The point you found is the only point with zero gradient, but that point does not belong to [imath]S[/imath]. I.e., the gradient is non-zero on [imath]S[/imath]. I believe this is sufficient for [imath]S[/imath] to be a smooth surface. Here is a sketch of a proof: for any given point [imath]p[/imath] on [imath]S[/imath] there exists a tangent plane (because the gradient is non-zero). For some small neighborhood [imath]U\subset S[/imath] of [imath]p[/imath] a projection of [imath]U[/imath] on the tangent plane will be a smooth map.
More rigorous proof would probably use the implicit function theorem.

 

[logistic_guy]

The point you found is the only point with zero gradient, but that point does not belong to [imath]S[/imath]. I.e., the gradient is non-zero on [imath]S[/imath]. I believe this is sufficient for [imath]S[/imath] to be a smooth surface.
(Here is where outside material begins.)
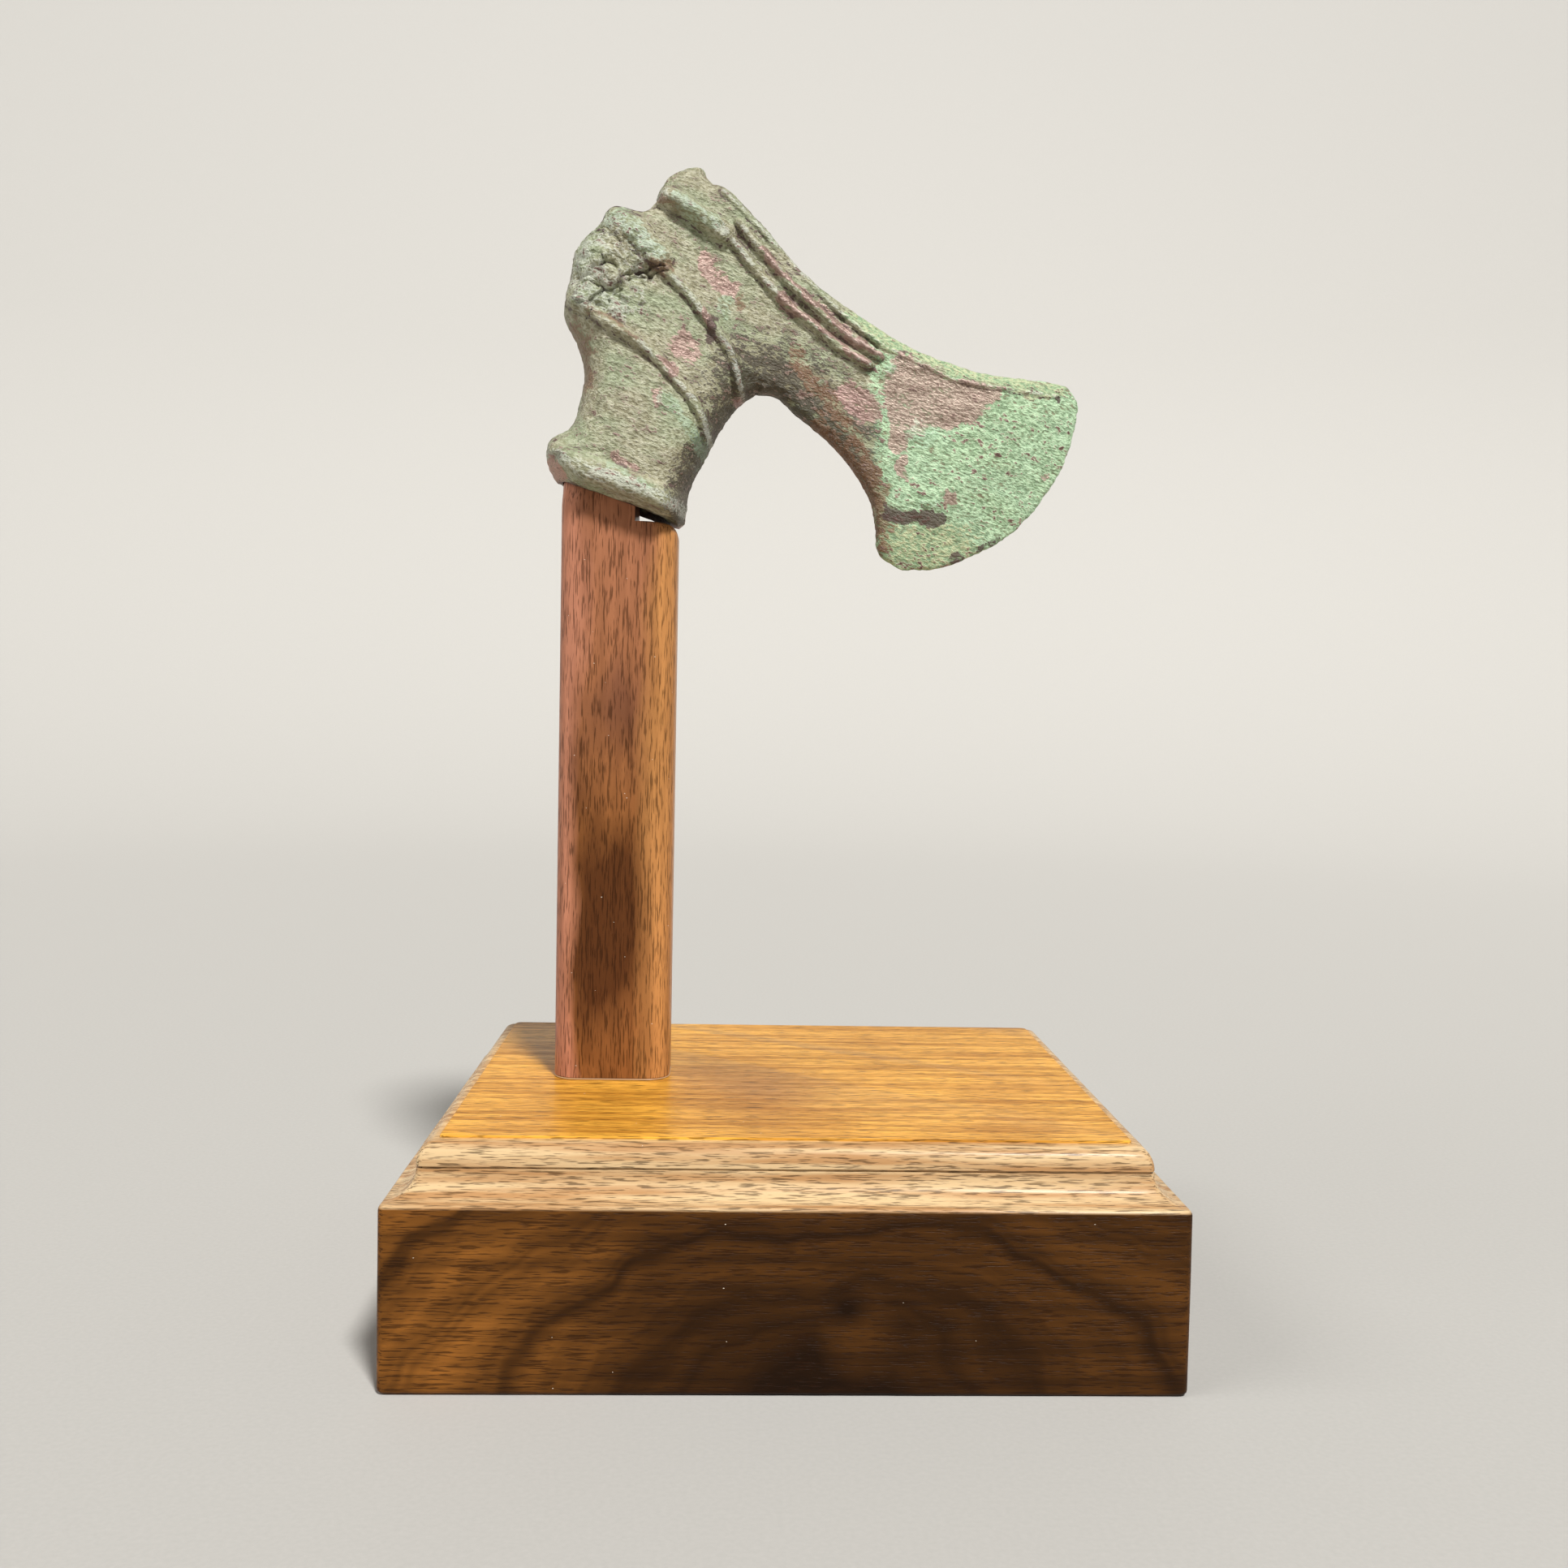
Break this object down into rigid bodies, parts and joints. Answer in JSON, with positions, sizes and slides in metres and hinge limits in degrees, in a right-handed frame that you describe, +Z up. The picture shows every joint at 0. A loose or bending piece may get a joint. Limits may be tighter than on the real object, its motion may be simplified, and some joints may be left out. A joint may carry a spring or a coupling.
{
  "type": "bronze age axe head on a display stand",
  "caption": "Corroded bronze shaft-hole axe head with a drooping curved blade, ribbed socket and rolled collar, held upright on a notched walnut post over a walnut block with a moulded edge",
  "frame": {"origin": "middle of the underside of the wooden block", "axes": "+Z up, +X along the blade from the socket to the cutting edge, +Y away from the side that the picture shows"},
  "size_m": [0.178, 0.146, 0.2885],
  "materials": {
    "base_walnut": "satin oiled walnut with a wavy dark figure on the front, worn brighter on the moulding",
    "post_walnut": "satin oiled walnut, straight upright grain with fine open pores",
    "patinated_bronze": "granular green and olive corrosion crust over purple-brown bare bronze"
  },
  "bodies": {
    "root": {"stand_base": "base_walnut", "stand_post": "post_walnut", "axe_head": "patinated_bronze"}
  },
  "joints": []
}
Here is a sketch of a proof: for any given point [imath]p[/imath] on [imath]S[/imath] there exists a tangent plane (because the gradient is non-zero). For some small neighborhood [imath]U\subset S[/imath] of [imath]p[/imath] a projection of [imath]U[/imath] on the tangent plane will be a smooth map.
More rigorous proof would probably use the implicit function theorem.

thank blamocur. i think i'm understand now